Everyone is still wearing the jaunty "creole turbans," or "toques"; they are so comfortable, so pretty, and so easily made at home to match any dress. The cost of them is a mere trifle. A net foundation, price sixpence; a quarter of a yard of velvet, 1s 6d, or less; and the top is found at home in the material of the dress, or else in one of the pretty Indian-looking materials to be found in every shop.

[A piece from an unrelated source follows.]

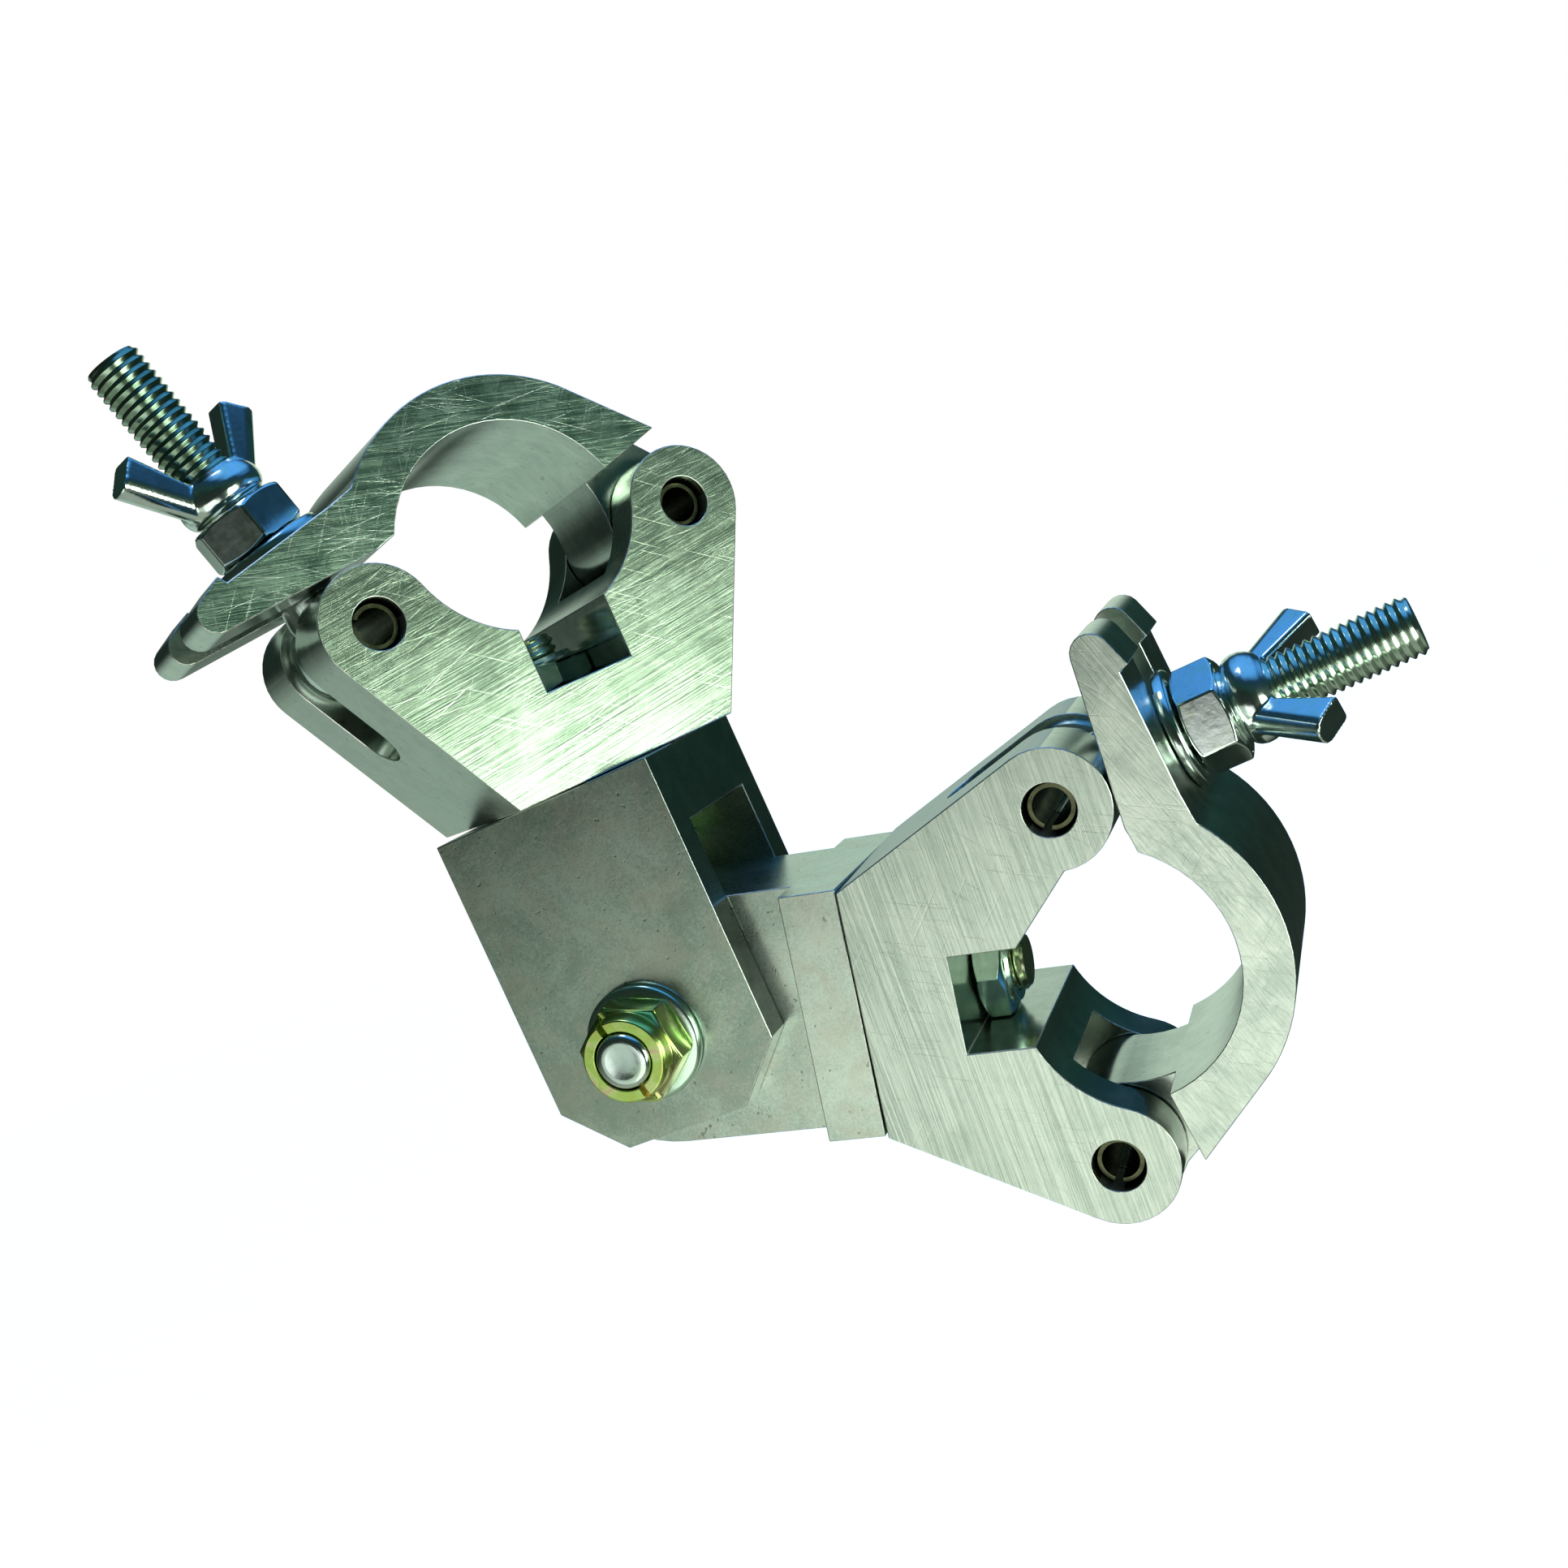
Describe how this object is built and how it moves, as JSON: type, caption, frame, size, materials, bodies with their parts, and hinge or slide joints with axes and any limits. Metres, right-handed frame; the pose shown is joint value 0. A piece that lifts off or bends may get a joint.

And now I must have a little chat about colours. Black and white, of course, are once more in fashion, especially in spots and stripes; and they will remain so during the autumn. Old-gold or buff and dark brown are frequently mixed in hats and bonnets, particularly for young people. Crimson and mauve, deep pink and violet, scarlet and deep plum colour, pale blue and violet, crimson and dark blue, purple and old gold, are all contrasts or harmonies of colour, allowable both in the dress and on the hat. All these facts are useful in guiding us in our way to making up either new or old dresses. Also that cotton and silk are now worn together, and linen and silk also. Cashmere is constantly made up with foulard and sateen, while serge may also be mixed with both. I have lately seen several old silks - especially black ones - "done up" most cleverly with spotted sateens, and made to look almost better than new. The same may be said of the deep red Turkey twill, which has been utilised for gathered fronts, sleeve gatherings, and the balayeuse kiltings; and there is no doubt but that clever people, having old dresses of any kind to "do up," are now revelling in the delights of an almost endless choice of material.

The dress illustration of the month gives a useful afternoon toilette - blue foulard, having spots of various colours. Under-skirt is of silk or cashmere and trimmings of foulard. The flounce is pleated and headed with flat loops of satin arranged in rows. The bodice trimmed with folds of foulard, and a plastron of satin. A satin scarf is folded round the basque, and is trimmed with two rows of loops; the folds are finished at the back by bows of satin. Another bow is placed at the side of the collar. The sleeves are finished with cross folds of satin.